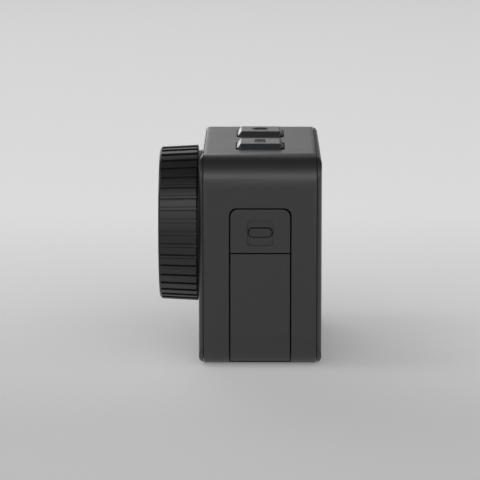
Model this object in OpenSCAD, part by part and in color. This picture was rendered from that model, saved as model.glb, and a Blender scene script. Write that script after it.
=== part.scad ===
// Action camera: a rounded housing with a knurled lens ring, a latched side door,
// two top buttons and a pair of fold-out mounting fingers.
// Frame: +X towards the side door, -Y towards the lens, +Z up, base plane at Z = 0.

/* [Housing] */
// Width across the housing, left to right
body_w = 72; // [71:0.5:74]
// Height of the housing, base to top plate
body_h = 52; // [51.5:0.25:53]
// Depth of the housing, front panel to rear frame
body_d = 30; // [29.8:0.1:30.6]
// Corner radius of the housing, seen from the front
corner_r = 8; // [7.8:0.1:8.4]
// Radius along the front and rear edges
edge_r = 2.3; // [1.8:0.1:2.6]
// Wall thickness of the housing
wall = 1.6; // [1.5:0.05:1.7]
// Thickness of the front panel
panel_t = 1; // [0.9:0.05:1.2]
// Thickness of the rear frame
rear_t = 1.1; // [1:0.05:1.3]

/* [Lens ring] */
// Distance from the door side in to the lens axis
lens_inset = 20.3; // [20.2:0.1:21]
// Height of the lens axis
lens_z = 33; // [32.8:0.1:33.4]
// Radius over the ribs at the ring's back edge
ring_r = 19.4; // [19.2:0.1:19.6]
// Length of the ring along the lens axis
ring_len = 9.55; // [9.4:0.05:9.7]
// Gap between the ring and the front panel
ring_gap = 0.35; // [0.3:0.05:0.5]
// Taper of the ring on each side, in degrees
ring_draft = 3; // [2:0.5:3.5]
// Number of grip ribs
ribs = 40; // [30:1:48]
// Height of a rib over the flats
rib_h = 0.32; // [0.2:0.02:0.4]
// Width of a rib
rib_w = 0.55; // [0.4:0.05:0.7]

/* [Side door] */
// Width of the door across the housing's depth
door_w = 14.6; // [14.4:0.1:14.8]
// Height of the door's top edge
door_top = 39.1; // [38.8:0.1:39.6]
// Height of the line between the door's two panels
door_split = 28.4; // [28:0.1:28.8]
// Radius of the door's top corners
door_r = 1.85; // [1.2:0.05:2.2]
// Gap all round the door
door_gap = 0.3; // [0.25:0.05:0.4]
// Height of the latch button's centre
latch_z = 33.4; // [33.2:0.1:33.6]

/* [Buttons] */
// Width of each button across the housing's depth, at its foot
button_w = 11.8; // [11.4:0.1:12]
// Width of each button's top face
button_top_w = 9.8; // [9:0.1:10.4]
// Length of each button along the housing's width
button_len = 14.6; // [14:0.1:15.2]
// Height of a button over the top plate
button_h = 1.3; // [1:0.1:1.5]
// Centre of the mode button, from the housing's middle towards the door
mode_x = 14; // [13.4:0.1:14.4]
// Centre of the shutter button, from the housing's middle towards the far side
shutter_x = 12.4; // [12:0.1:13]
// Button travel
button_travel = 0.5; // [0.3:0.05:0.5]

/* [Mounting] */
// Radius of the tripod socket, for a quarter-inch thread
socket_r = 3.175; // [3.1:0.005:3.2]
// Thickness of a mounting finger
finger_t = 3; // [2.9:0.05:3.05]
// Width of a mounting finger
finger_w = 15; // [14.6:0.1:15.2]
// Radius of the hole in a finger, for a five millimetre thumbscrew
finger_hole_r = 2.6; // [2.5:0.05:2.7]
// Distance from a finger's hinge to its hole
finger_reach = 9.6; // [9.4:0.1:9.8]

/* [Hidden] */
$fn = 64;

half_w = body_w / 2;
total_d = body_d + ring_len + ring_gap;
back_y = total_d / 2;
front_y = back_y - body_d;
mid_y = (front_y + back_y) / 2;
seam = 0.15;
panel_back = front_y + panel_t;
rear_front = back_y - rear_t;
inner_top = body_h - wall;
through = 1;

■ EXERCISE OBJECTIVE
Up to and including the line with "rear_t = 1.1; // [1:0.05:1.3]", repeat the data exactly, starting from its first line; nothing else belongs in the response.

■ THE REPLY
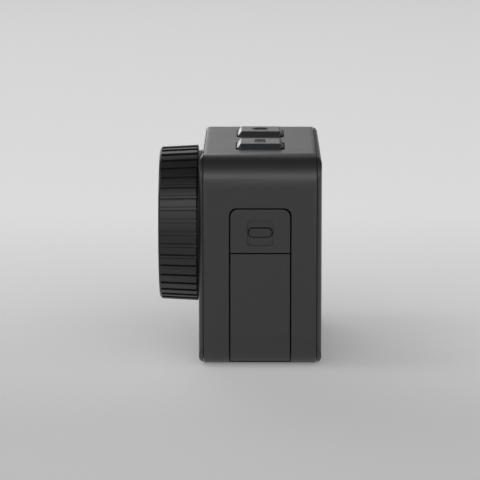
Model this object in OpenSCAD, part by part and in color. This picture was rendered from that model, saved as model.glb, and a Blender scene script. Write that script after it.
=== part.scad ===
// Action camera: a rounded housing with a knurled lens ring, a latched side door,
// two top buttons and a pair of fold-out mounting fingers.
// Frame: +X towards the side door, -Y towards the lens, +Z up, base plane at Z = 0.

/* [Housing] */
// Width across the housing, left to right
body_w = 72; // [71:0.5:74]
// Height of the housing, base to top plate
body_h = 52; // [51.5:0.25:53]
// Depth of the housing, front panel to rear frame
body_d = 30; // [29.8:0.1:30.6]
// Corner radius of the housing, seen from the front
corner_r = 8; // [7.8:0.1:8.4]
// Radius along the front and rear edges
edge_r = 2.3; // [1.8:0.1:2.6]
// Wall thickness of the housing
wall = 1.6; // [1.5:0.05:1.7]
// Thickness of the front panel
panel_t = 1; // [0.9:0.05:1.2]
// Thickness of the rear frame
rear_t = 1.1; // [1:0.05:1.3]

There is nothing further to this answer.